Earlier this week I realized that life can be a bitch. For awhile it can seem as if terrible things keep happening one right after another. I hadn’t seen life that way since spring of my junior year of high school. It’s no secret that I’ve battled severe depression and suicidal thoughts since my early high school days. I don’t hide those facts because I’m not ashamed of who I am. In the past, I made bad decisions that haunted me for ages, but it’s been years since then. Those dark moments made me who I am today. They made me able to handle the shit life throws me now. No one can take that away from me. No matter how hard they try.
What I’ve gone through this past week hasn’t affected me nearly as badly as it would have if all of this had happened two years ago, and it’s because I’m stronger now. Every day we grow as humans. We learn from our mistakes and discover how to move forward in life. One thing that always helps me is kind of juvenile, but it works! Whenever I’m feeling down, or someone around me is, I say the word POSITIVITY, then list all the positive things about life that I can think of at the moment. It sounds like something a child would do, but it honestly makes me and the people around me feel better. When I was going through the worst parts of my depression I was always told to “look at the positives in life.” Honestly, it didn’t help at first. I had to go through therapy and medication. It was a process, but now those few positive thoughts I think of every now and again are what can completely turn my day around. Try it, and you might be surprised how much it can help. Staying positive is a major way to keep yourself from getting too melancholy. It can be draining trying to be happy all the time, but it can be worth it.
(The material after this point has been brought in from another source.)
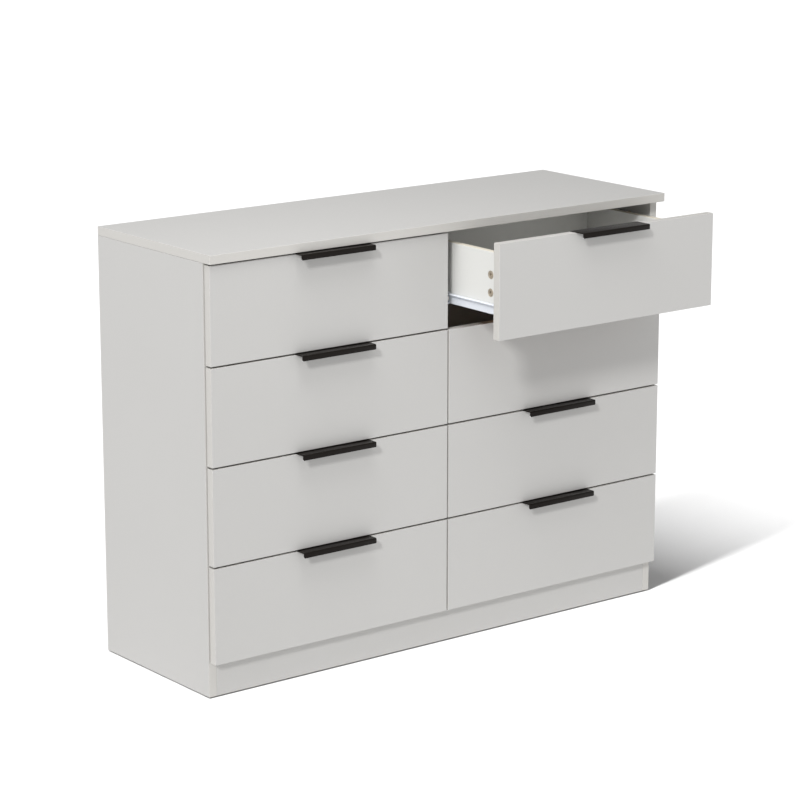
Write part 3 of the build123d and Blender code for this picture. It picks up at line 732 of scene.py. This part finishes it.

Sometimes that happiness can become real which makes it all worth it.
I’m writing all of this because I want people to know that whatever hell they’re going through right now, it’s not the end. Maybe your boyfriend dumped you or someone close to you passed away; no matter the situation, it’s not the end of the world. With every shit experience comes a lesson to remember in the future. Yes, life can suck. In fact, it sucks major ass sometimes, I’m not going to sugar-coat it for you. However we can always move forward. A single moment in your life doesn’t define who you are or how your life will go for as long as you live. YOU make that decision. You decide whether to let those terrible experiences destroy you from the inside out. You decide whether or not to get help. You decide whether to live in darkness or light. Don’t ever feel like you have nothing left to live for. Every day I try to find a reason to be thankful I’m still alive. It may be a simple thing like enjoying the ice cream from my university’s dining hall or maybe it’s something major like realizing that I have the most supportive and amazing friends ever to help me through anything. These little bright moments in my days are a reminder that life is worth living. Days are worth meandering through even if I have a class I don’t enjoy because good things happen. Remember the great moments for when you’re feeling down. Never forget: GROW from your past and LIVE for your future.